The what? I believe I actually did resort to the old trick of bending down to retie my bootlaces, and with mud-encrusted string on walking boots this can take a satisfactorily long time. Thus I got to hear the most unlikely and complicated story about spooks - yes spooks as in undercover investigators - being hired to break into the offices of some dodgy company and confiscate computer records proving illicit activities, with which the proprietors of said company could then be, um, challenged…

'Blackmailed, you mean?' chipped-in one of the jovial gin-and-tonics.

The man telling the story grinned the grin of a cat who's swallowed the entire cream pot. 'You may choose to call it that,' he purred, 'I couldn't possibly comment…'

And, in that moment, I can honestly say the whole book came to me. I had the title: Picking Up - with all its rich array of alternative meanings; I had a heroine - an ignorant townie like me being run by her spaniel; and I had my hero - the spook. I did have to spend quite a lot of time thereafter looking into the business of 'security consultants' as these investigators tend to style themselves, and discovering to my amazement (I've led a sadly sheltered life) that such shadowy creatures most certainly exist, and that quite a lot of what they do is rather less than legal.

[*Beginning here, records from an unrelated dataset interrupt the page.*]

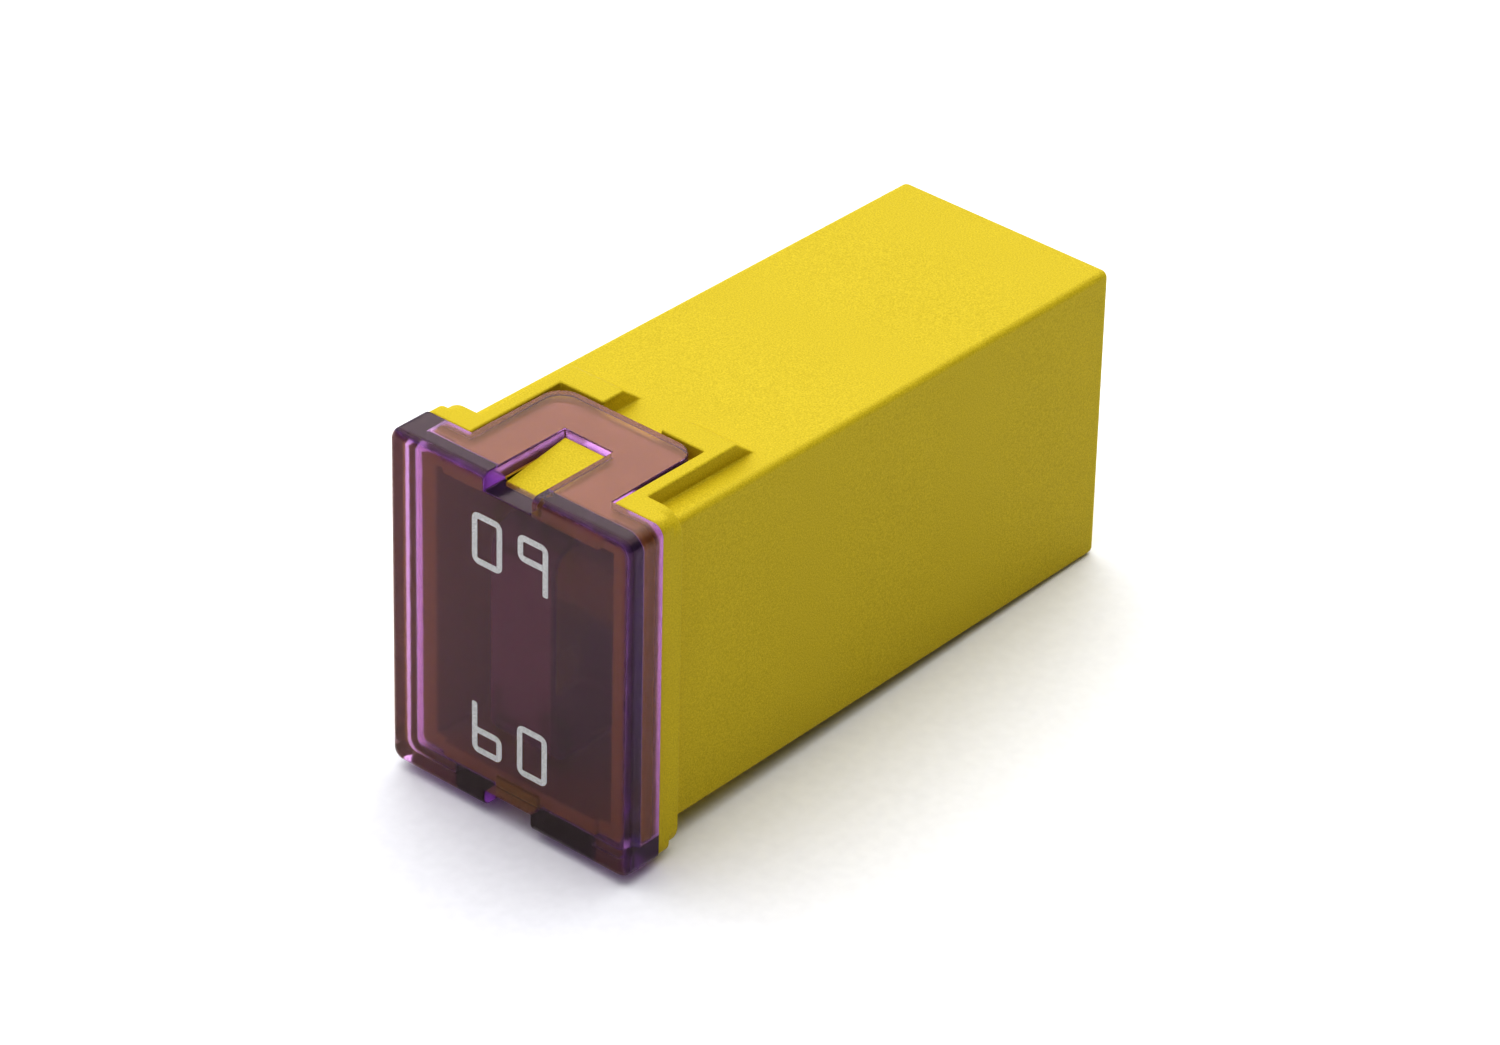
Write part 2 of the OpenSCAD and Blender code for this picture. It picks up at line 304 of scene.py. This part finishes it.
inset, on = quarter(EDGE_R, 12)
leg_turn = np.radians(np.linspace(0, 90, 13))
tip = np.stack([np.cos(leg_turn), np.sin(leg_turn)], 1) * LEG_R
tip_mid = np.array((LEG_W / 2 - LEG_R, LEG_REACH - LEG_R))
leg = np.concatenate([[(-LEG_W / 2, WINDOW_T - 0.1), (LEG_W / 2, WINDOW_T - 0.1)],
                      tip + tip_mid, tip[::-1] * (-1, 1) + tip_mid * (-1, 1)])
cover = carved(
    "window_cover",
    [loft(np.append(on, COVER_D), COVER_W - 2 * np.append(inset, 0), HEIGHT - 2 * np.append(inset, 0),
          CORNER_R - np.append(inset, 0) / 2, steps=12),
     *both(upright(leg, LEG_UNDER, TOP))],
    [("DIFFERENCE",
      [loft([WINDOW_T, COVER_D + 0.5], CAVITY_W, CAVITY_H, 0.3),
       *both(block(-HOLE_W / 2, HOLE_W / 2, -0.2, HOLE_END, SKIN, TOP + 1))])],
    ease=0.08, crisp=lambda x, y, z: abs(y - COVER_D) < 0.02)
violet = Finish("violet_polycarbonate")
tint = violet.node("ShaderNodeVolumeAbsorption", {}, {"Color": (0.79, 0.63, 0.885, 1), "Density": 1000.0})
cover.data.materials.clear()
cover.data.materials.append(violet.surface(
    volume=tint, Base_Color=(0.88, 0.69, 0.77, 1), Transmission_Weight=0.975, IOR=1.42, Specular_Tint=(1, 0.67, 0.54, 1),
    Roughness=0.13 + violet.noise(3, 2) * 0.06, Normal=violet.bump(violet.noise(0.8, 2), 0.012)))
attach(cover, "root")
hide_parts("cover")

# ---------------------------------------------------------------------------------------------
# Rating number: pale grey ink, pad printed on the window's face, once for each way up that the
# fuse can be read. Each figure is a thin stroke with rounded corners.
# ---------------------------------------------------------------------------------------------
STROKE, INK = 0.28, 0.012
FIGURE_W, FIGURE_H, SIX_H, FIGURE_R = 1.27, 2.0, 0.9, 0.2       # of the stroke's middle line
ZERO_X, SIX_X, FIGURE_Z = 1.16, -1.18, -4.27                    # from the middle of the print
PRINT_X, PRINT_Z = 0.155, 0.3                                   # middle of the print on the window


def ribbon(w, h, x, z):
    """Closed stroke along a rounded rectangle w by h round (x, z): half a stroke out and in from it, and
    an ink layer out of the face and into it."""
    rings = []
    for grow, y in ((1, -INK), (1, INK), (-1, INK), (-1, -INK)):
        ring = outline(w + grow * STROKE, h + grow * STROKE, FIGURE_R + grow * STROKE / 2)
        rings.append(np.stack([ring[:, 0] + x, np.full(len(ring), y), ring[:, 1] + z], 1))
    points, faces = shell(rings + rings[:1])
    count = 4 * len(ring)
    return points[:count], [[i % count for i in face] for face in faces[:count]]


foot = FIGURE_Z - FIGURE_H / 2
stem_x = SIX_X - FIGURE_W / 2
stem = loft([-INK, INK], STROKE, FIGURE_H + STROKE - 0.4, 0.08)
stem = stem[0] + (stem_x, 0, foot + 0.2 + FIGURE_H / 2), stem[1]
figures = [ribbon(FIGURE_W, FIGURE_H, ZERO_X, FIGURE_Z), ribbon(FIGURE_W, SIX_H, SIX_X, foot + SIX_H / 2), stem]
print_obj = carved(
    "rating_print", [(points + (PRINT_X, 0, PRINT_Z), faces) for points, faces in figures],
    [("UNION", [(points + (PRINT_X, 0, PRINT_Z), faces) for points, faces in map(turned, figures)])], ease=0.004)
ink = Finish("grey_ink")
speckle = ink.noise(0.06, 2)
print_obj.data.materials.clear()
print_obj.data.materials.append(ink.surface(
    Base_Color=ink.ramp(speckle, (0.3, (0.46, 0.46, 0.45)), (0.7, (0.7, 0.7, 0.69))), Roughness=0.6))
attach(print_obj, "root")

# ---------------------------------------------------------------------------------------------
# Fuse element: one strip of copper alloy, stamped and bent into two box terminals and the link
# across the window between them. Stamping leaves eased edges and rolling leaves fine lines. The
# link across the window is painted dark as shade, so the colour darkens towards the front, and the
# terminals keep the bright alloy.
# ---------------------------------------------------------------------------------------------


def eased_copy(node, name, ease):
    """The CAD node's own shape as one closed mesh, with its edges eased."""
    obj = bpy.data.objects.new(name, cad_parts[node].data.copy())
    bpy.context.scene.collection.objects.link(obj)
    round_edges(obj, ease, near=0.001)
    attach(obj, "root")
    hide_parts(node)
    return obj


element = eased_copy("fuse_element", "copper_strip", 0.05)
copper = Finish("copper_alloy")
tarnish = copper.noise(1.6, 4, 0.6)
rolled = copper.node("ShaderNodeTexNoise", {}, {
    "Vector": copper.node("ShaderNodeMapping", {}, {"Vector": copper.place, "Scale": (9000, 300, 9000)}),
    "Scale": 1.0, "Detail": 2.0}, "Fac")
# Painted shade: the strip's colour darkens from the tail towards the front, so the link behind the window is dark.
depth = copper.node("ShaderNodeSeparateXYZ", {}, {"Vector": copper.place}, "Y") * (1 / LENGTH / MM) + 0.5
element.data.materials.clear()
element.data.materials.append(copper.surface(
    Base_Color=copper.ramp(depth * 0.8 + tarnish * 0.2, (0.1, (0.19, 0.105, 0.055)), (0.25, (0.3, 0.175, 0.1)),
                           (0.6, (0.76, 0.56, 0.42))),
    Metallic=1.0, Roughness=0.42 + tarnish * 0.2 + rolled * 0.1 - depth * 0.1, Normal=copper.bump(rolled, 0.002)))

# ---------------------------------------------------------------------------------------------
# Tin pellet: a button of tin pressed into a pocket in the back of the link, with a rounded head.
# It melts into the copper under a long overload.
# ---------------------------------------------------------------------------------------------
pellet = eased_copy("tin_pellet", "tin_button", 0.12)
tin = Finish("dull_tin")
frost = tin.noise(0.25, 3)
pellet.data.materials.clear()
pellet.data.materials.append(tin.surface(
    Base_Color=tin.ramp(frost, (0.3, (0.52, 0.53, 0.54)), (0.7, (0.68, 0.69, 0.7))), Metallic=1.0,
    Roughness=0.35 + frost * 0.2, Normal=tin.bump(frost, 0.01)))

# ---------------------------------------------------------------------------------------------
# Contact springs: stainless sheet folded into a sleeve round each terminal, with a bowed leaf
# inside that presses the blade on the copper.
# ---------------------------------------------------------------------------------------------
steel = Finish("spring_steel")
brushed = steel.node("ShaderNodeTexNoise", {}, {
    "Vector": steel.node("ShaderNodeMapping", {}, {"Vector": steel.place, "Scale": (12000, 500, 12000)}),
    "Scale": 1.0, "Detail": 3.0}, "Fac")
steel_finish = steel.surface(
    Base_Color=steel.ramp(brushed, (0.3, (0.5, 0.5, 0.51)), (0.7, (0.62, 0.62, 0.64))), Metallic=1.0,
    Roughness=0.25 + brushed * 0.15, Normal=steel.bump(brushed, 0.001))
for side in ("upper", "lower"):
    spring = eased_copy("contact_spring_" + side, "spring_" + side, 0.04)
    spring.data.materials.clear()
    spring.data.materials.append(steel_finish)

# ---------------------------------------------------------------------------------------------
# Floor: pale and plain. The fuse lies on the lower leg frame's rear edge and on the tail's lower
# edge, so the floor is tilted in the part's frame.
# ---------------------------------------------------------------------------------------------
TAIL_UNDER = TOP - (SKIN - DRAFT)
TILT = math.atan2(TAIL_UNDER, LENGTH - FRAME_END)
REACH = 3.0
bpy.ops.mesh.primitive_plane_add(size=REACH, location=(0, 0, 0))
floor = bpy.context.object
floor.name = "floor"
floor.data.transform(Matrix.Translation((0, (FRAME_END - LENGTH / 2) * MM, -0.00002)) @ Matrix.Rotation(TILT, 4, "X"))
paper = Finish("white_paper")
floor.data.materials.append(paper.surface(
    Base_Color=paper.ramp(paper.noise(0.5, 3), (0.3, (0.88, 0.885, 0.915)), (0.7, (0.91, 0.915, 0.945))), Roughness=0.8))

# ---------------------------------------------------------------------------------------------
# Light and camera: a wide soft box above and to the left, and a soft fill from above that fades
# out towards the right and the floor. The camera is at the photograph's angle, fitted to the
# fuse's straight edges.
# ---------------------------------------------------------------------------------------------


class Sky(Finish):
    """The light from all round the studio, made of nodes."""

    def __init__(self, name):
        self.world = bpy.data.worlds.new(name)
        self.world.use_nodes = True
        self.tree = self.world.node_tree


sky = Sky("studio")
lean = sky.node("ShaderNodeVectorMath", {"operation": "DOT_PRODUCT"}, {
    0: sky.node("ShaderNodeTexCoord", output="Generated"), 1: (-0.34, 0.0, 0.94)}, "Value")
fill = sky.node("ShaderNodeMapRange", {}, {
    "Value": lean, "From Min": 0.1, "From Max": 0.9, "To Min": 0.0, "To Max": 0.84})
white = sky.tree.nodes["Background"]
white.inputs["Color"].default_value = (1, 1, 1, 1)
sky.tree.links.new(fill.socket, white.inputs["Strength"])
bpy.context.scene.world = sky.world


def soft_box(name, place, size, power):
    light = bpy.data.lights.new(name, "AREA")
    light.shape, light.size, light.energy = "SQUARE", size, power
    obj = bpy.data.objects.new(name, light)
    bpy.context.scene.collection.objects.link(obj)
    obj.location = place
    obj.rotation_euler = Vector(place).to_track_quat("Z", "Y").to_euler()


soft_box("key", (-0.24, 0.24, 0.8), 1.65, 8.4)

FOCUS, SENSOR, PHOTO_W = 6596.32, 36.0, 1500
right = np.array((0.749309, 0.661913, 0.020171))
up = np.array((-0.365979, 0.388531, 0.845637))
camera = bpy.data.cameras.new("camera")
camera.sensor_width, camera.sensor_fit, camera.lens = SENSOR, "HORIZONTAL", FOCUS * SENSOR / PHOTO_W
camera.clip_start, camera.clip_end = 0.01, 20
shot = bpy.data.objects.new("camera", camera)
bpy.context.scene.collection.objects.link(shot)
turn = Matrix(np.stack([right, up, np.cross(right, up)], 1).tolist()).to_4x4()
shot.matrix_world = Matrix.Translation(to_frame((141.885, -150.964, 144.166 - TOP))) @ turn
bpy.context.scene.camera = shot
bpy.context.scene.view_settings.view_transform = "Standard"
bpy.context.scene.view_settings.look = "High Contrast"
bpy.context.scene.cycles.max_bounces = bpy.context.scene.cycles.transmission_bounces = 32
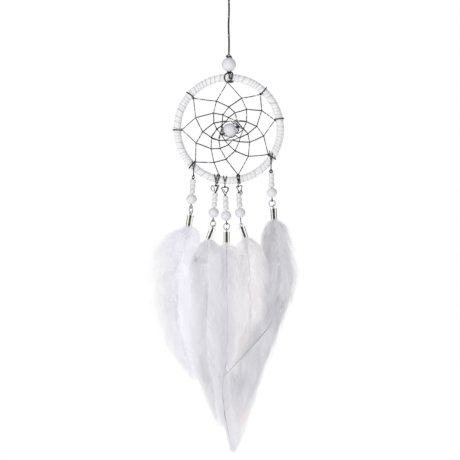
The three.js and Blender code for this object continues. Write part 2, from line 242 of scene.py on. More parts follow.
def unit(vectors):
    return vectors / np.maximum(np.linalg.norm(vectors, axis=-1, keepdims=True), 1e-12)


# a Catmull-Rom line through the points, count stations long
def smoothPath(points, count):
    points = np.asarray(points, float)
    padded = np.concatenate([2 * points[:1] - points[1:2], points, 2 * points[-1:] - points[-2:-1]])
    where = np.linspace(0, len(points) - 1, count)
    first = np.minimum(where.astype(int), len(points) - 2)
    t = (where - first)[:, None]
    a, b, c, d = (padded[first + i] for i in range(4))
    return 0.5 * (2 * b + (c - a) * t + (2 * a - 5 * b + 4 * c - d) * t**2
                  + (3 * b - a - 3 * c + d) * t**3)


# points of a circle at the angles t: centre + radius * (cos t * first + sin t * second)
def circle(centre, radius, first, second, t):
    return centre + radius * (np.cos(t)[:, None] * first + np.sin(t)[:, None] * second)


def evenAngles(count):
    return np.arange(count) * fullTurn / count


# distance along a path, from its first station
def lengthAlong(paths):
    steps = np.linalg.norm(np.diff(paths, axis=-2), axis=-1)
    return np.concatenate([np.zeros_like(steps[..., :1]), np.cumsum(steps, axis=-1)], axis=-1)


# A section carried along each path. At every station the side direction is square to the path and
# to the given direction, and up is square to both. A point of the section at angle a lies at
# radius * (cos a * side + sin a * up). With a pitch, the radius is that of two round plies side by
# side, ply * |cos a| + sqrt((1 - ply)^2 - ply^2 * sin^2 a), and the section turns once every pitch,
# so that they wind round each other.
def carried(paths, radius, square=(0, 1, 0), sides=10, closed=False, pitch=None, ply=0.28):
    paths = np.asarray(paths, float)
    if paths.ndim == 2:
        paths = paths[None]
    if closed:
        ahead = np.roll(paths, -1, axis=1) - np.roll(paths, 1, axis=1)
    else:
        ahead = np.gradient(paths, axis=1)
    ahead = unit(ahead)
    side = unit(np.cross(np.broadcast_to(np.asarray(square, float), paths.shape), ahead))
    up = np.cross(ahead, side)
    along = lengthAlong(paths)
    angle = evenAngles(sides)
    shape = np.ones(sides)
    turned = angle + np.zeros_like(along)[..., None]
    if pitch:
        shape = ply * np.abs(np.cos(angle)) + np.sqrt((1 - ply)**2 - (ply * np.sin(angle))**2)
        turned = angle + fullTurn * (along / pitch)[..., None]
    size = np.broadcast_to(np.asarray(radius, float), along.shape)[..., None] * shape
    points = (paths[:, :, None]
              + (size * np.cos(turned))[..., None] * side[:, :, None]
              + (size * np.sin(turned))[..., None] * up[:, :, None])
    return gridSurface(points, along, closeRows=closed)


# Faces of grids of points: (grids, rows, columns, 3), each row a closed ring. Each face corner keeps
# how far round (u) and how far along, in centimetres (v), it is. Open ends are closed by one face.
def gridSurface(points, along, closeRows):
    grids, rows, columns, _ = points.shape
    row, column = (g.ravel() for g in np.meshgrid(
        np.arange(rows if closeRows else rows - 1), np.arange(columns), indexing="ij"))
    after, below = (column + 1) % columns, (row + 1) % rows * columns
    corners = np.stack([row * columns + column, row * columns + after, below + after, below + column],
                       axis=-1)
    shift = (np.arange(grids) * rows * columns)[:, None, None]
    lap = along[:, -1:] + (along[:, -1:] - along[:, -2:-1])
    v = np.concatenate([along, lap], axis=1) * 100
    cu = np.stack([column, column + 1, column + 1, column], axis=-1) / columns
    cv = v[:, np.stack([row, row, row + 1, row + 1], axis=-1)]
    faces = [(corners[None] + shift).reshape(-1, 4)]
    uvs = [np.stack([np.broadcast_to(cu, cv.shape), cv], axis=-1).reshape(-1, 2)]
    if not closeRows:
        ring = np.arange(columns)
        faces.append(np.concatenate([ring[::-1] + shift[:, 0], ring + (rows - 1) * columns + shift[:, 0]]))
        endV = np.repeat(np.concatenate([v[:, 0], v[:, rows - 1]]), columns)
        uvs.append(np.stack([np.full(len(endV), 0.5), endV], axis=-1))
    return {"points": points.reshape(-1, 3), "faces": faces, "uvs": uvs}


# six times the volume inside a surface is the sum over its triangles of a . (b x c)
def volumeInside(surface):
    total = 0.0
    origin = surface["points"].mean(axis=0)
    for faces in surface["faces"]:
        p = surface["points"][faces] - origin
        for k in range(1, faces.shape[1] - 1):
            total += np.einsum("ij,ij->", p[:, 0], np.cross(p[:, k], p[:, k + 1]))
    return total / 6


def outward(surface):
    if volumeInside(surface) < 0:
        surface["faces"] = [faces[:, ::-1] for faces in surface["faces"]]
        surface["uvs"] = [
            uv.reshape(len(faces), -1, 2)[:, ::-1].reshape(-1, 2)
            for faces, uv in zip(surface["faces"], surface["uvs"])
        ]
    return surface


# one object from several surfaces, with its place in its mesh
def makePiece(name, surfaces, material, body, replaced=(), sharp=None):
    surfaces = [outward(s) for s in surfaces]
    starts = np.cumsum([0] + [len(s["points"]) for s in surfaces])
    points = np.concatenate([s["points"] for s in surfaces])
    faces = [f + start for s, start in zip(surfaces, starts) for f in s["faces"]]
    uvs = [u for s in surfaces for u in s["uvs"]]
    counts = np.concatenate([np.full(len(f), f.shape[1]) for f in faces])
    loopStarts = np.concatenate([[0], np.cumsum(counts)[:-1]])
    mesh = bpy.data.meshes.new(name)
    mesh.vertices.add(len(points))
    mesh.vertices.foreach_set("co", points.astype(np.float32).ravel())
    mesh.loops.add(int(counts.sum()))
    mesh.loops.foreach_set("vertex_index", np.concatenate([f.ravel() for f in faces]).astype(np.int32))
    mesh.polygons.add(len(counts))
    mesh.polygons.foreach_set("loop_start", loopStarts.astype(np.int32))
    mesh.update(calc_edges=True)
    mesh.polygons.foreach_set("use_smooth", np.ones(len(counts), bool))
    layer = mesh.uv_layers.new(name="along")
    layer.data.foreach_set("uv", np.concatenate(uvs).astype(np.float32).ravel())
    if sharp:
        mesh.set_sharp_from_angle(angle=math.radians(sharp))
    mesh.materials.append(material)
    piece = bpy.data.objects.new(name, mesh)
    bpy.context.scene.collection.objects.link(piece)
    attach(piece, body)
    if replaced:
        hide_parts(*replaced)
    return piece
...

A postscript. Adulterous affairs, as we know, can only endure so long. There comes a day when you long to exchange the excitement of the snatched tryst, the hurly burly of the chaise longue, for the deep peace of the double bed. (Even if my husband never does stop complaining about muddy paw marks on the duvet). And to my immense delight, Mick has now allowed Fizz to make an honest handler of me, and take up permanent residence down here with us: me, Ian - and Bertie. Oh, yes, I had in the meantime felt inspired to acquire a pup of my own, and was foolhardy enough to believe I could train him myself. Bertie, he's called, as in Wooster. Pedigree as long as your arm. Charm, looks, courage, talent - he has the lot. Also vast reserves of low cunning and a considerable turn of speed, chiefly employed in escaping the garden and high-tailing it for the great blue yonder. Bertie's notion of field sport is being chased across as many as possible by his owner.

Poor Ian didn't want one dog. And as for two… He mutters darkly about divorce. But you know how it is. A romantic novelist has to follow her heart.